ACTIVE CONTROL OF SOUND RADIATION FROM VIBRATING SURFACES USING ARRAYS OF DISCRETE ACTUATORS

This paper reports an investigation of the active control of sound radiation from vibrating surfaces by using arrays of discrete actuators, or tiles, which cancel local volume velocity. The radiation of sound can be controlled by reducing the vibration levels on the structure and by changing its radiation efficiency. Reductions in vibration level are shown to be purely a function of the number of tiles per structural wavelength. Reductions in radiation efficiency are shown to be dependent on the relationship between the acoustic wavenumber in the fluid, the structural wavenumber on the vibrating surface, and the size of the tiles. It is also shown that there are three distinct regions of control.
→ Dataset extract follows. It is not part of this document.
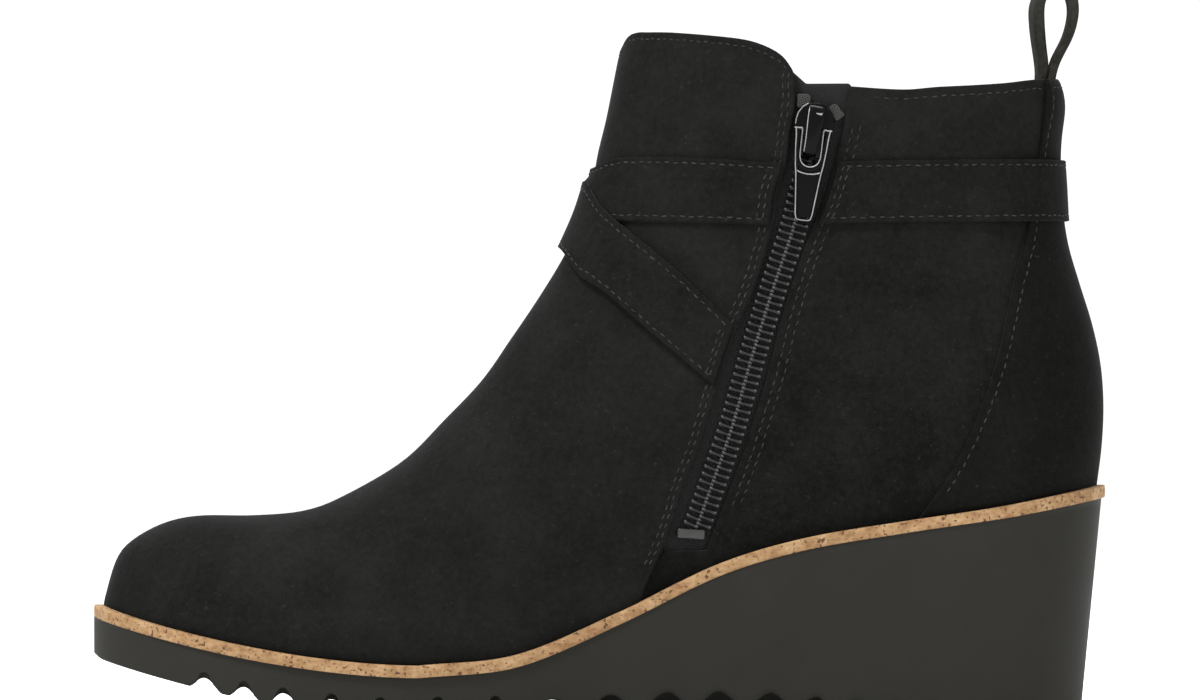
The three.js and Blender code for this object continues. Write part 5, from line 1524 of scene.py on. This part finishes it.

In the first region of control the acoustic wavelength is larger than the structural wavelength and large reductions in radiation efficiency are possible as long as there are at least two tiles per structural wavelength. In the second region of control the acoustic wavelength is smaller than the structural wavelength but is still more than twice as large as an individual tile. Control in this region is greatly improved if the tile size is reduced. In the third region half an acoustic wavelength is smaller than a tile and no reduction in radiation efficiency is possible. In the third region, attenuation is possible only by reducing the overall vibration level. The cancellation of local volume velocity by using small acoustic sources placed on or close to the vibrating surface is also considered and is shown to achieve even higher levels of attenuation in the radiated sound power than for tiles which cover the entire surface.